Friday, April 30, 2010

VERITAS: TOUCHDOWN - NEVER APOLOGIZE, NEVER EXPLAIN

This week's perspective from Joe Chidley:

From Tiger Woods and Mel Gibson to Akio Toyoda and Bernie Madoff, images of famous, powerful men apologizing have become a mainstay of popular culture—an iconography of shame. So it was refreshing to watch the stubborn refusal of Goldman Sachs CEO Lloyd Blankfein to beg forgiveness before a U.S. Senate panel this week. The hearings followed the Securities and Exchange Commission’s mid-April move to charge the investment bank with fraud over alleged double-dealing of mortgage-related debt instruments a few years ago. Goldman categorically denies the allegations as “completely unfounded,” and CEO Lloyd Blankfein stuck to script as he was grilled by congressmen about financial arrangements and deals far too complex to be discussed here. Suffice to say, what the US government calls double-dealing, Blankfein calls prudent hedging against risk, without which Goldman could have gone the way of Bear Stearns, Lehman Bros. and the dodo.
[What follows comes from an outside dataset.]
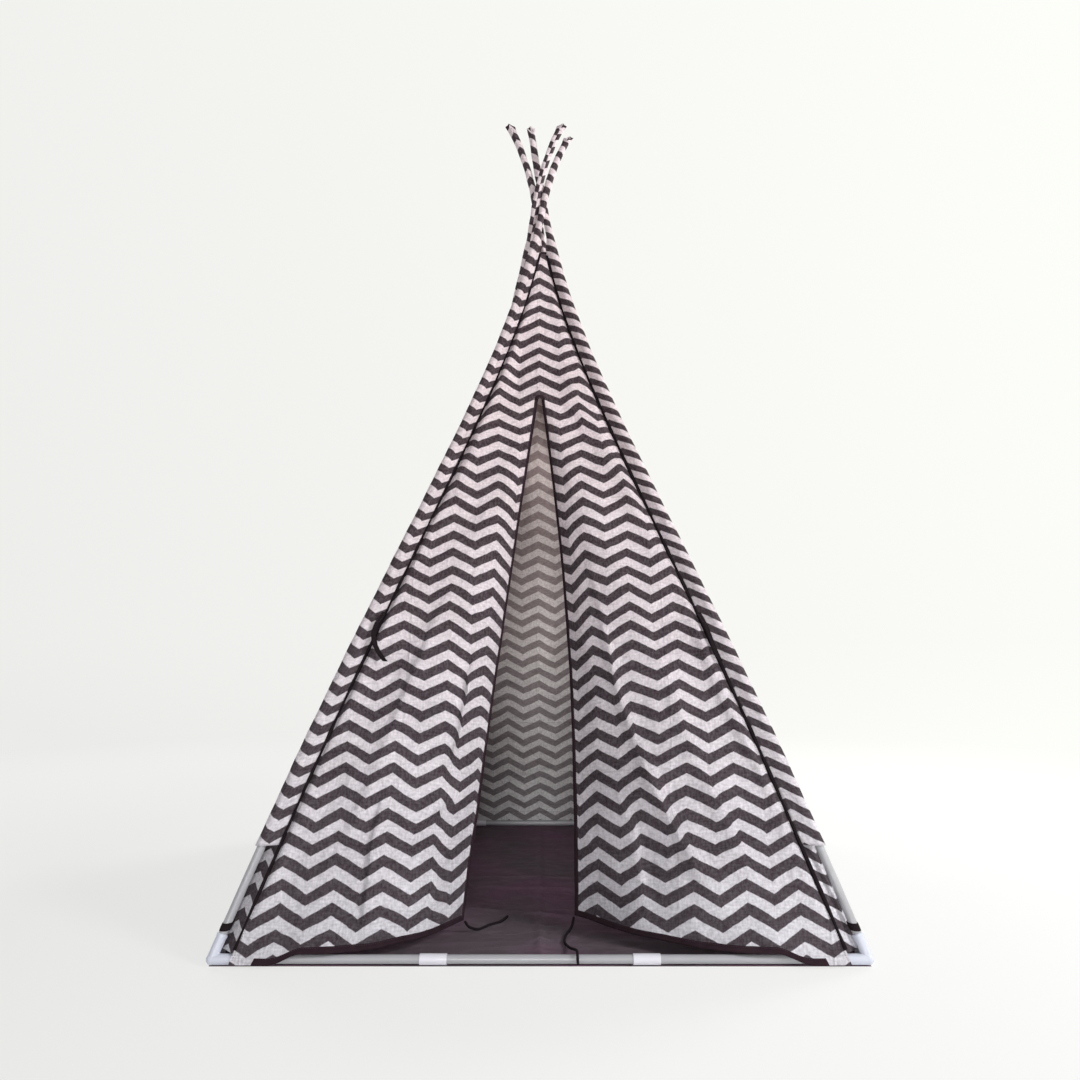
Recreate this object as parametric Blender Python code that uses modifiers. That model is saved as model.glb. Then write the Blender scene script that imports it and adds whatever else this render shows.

In the politically charged public arena of a Senate panel hearing—where politicians clamour to denounce the alleged wrongdoer in what BusinessWeek astutely calls “the theater of aggressive reform”—Blankfein could not reasonably foresee any kind of PR victory beyond maintaining his dignity. By sticking to his guns, he managed that, at least. Touchdown, Lloyd Blankfein.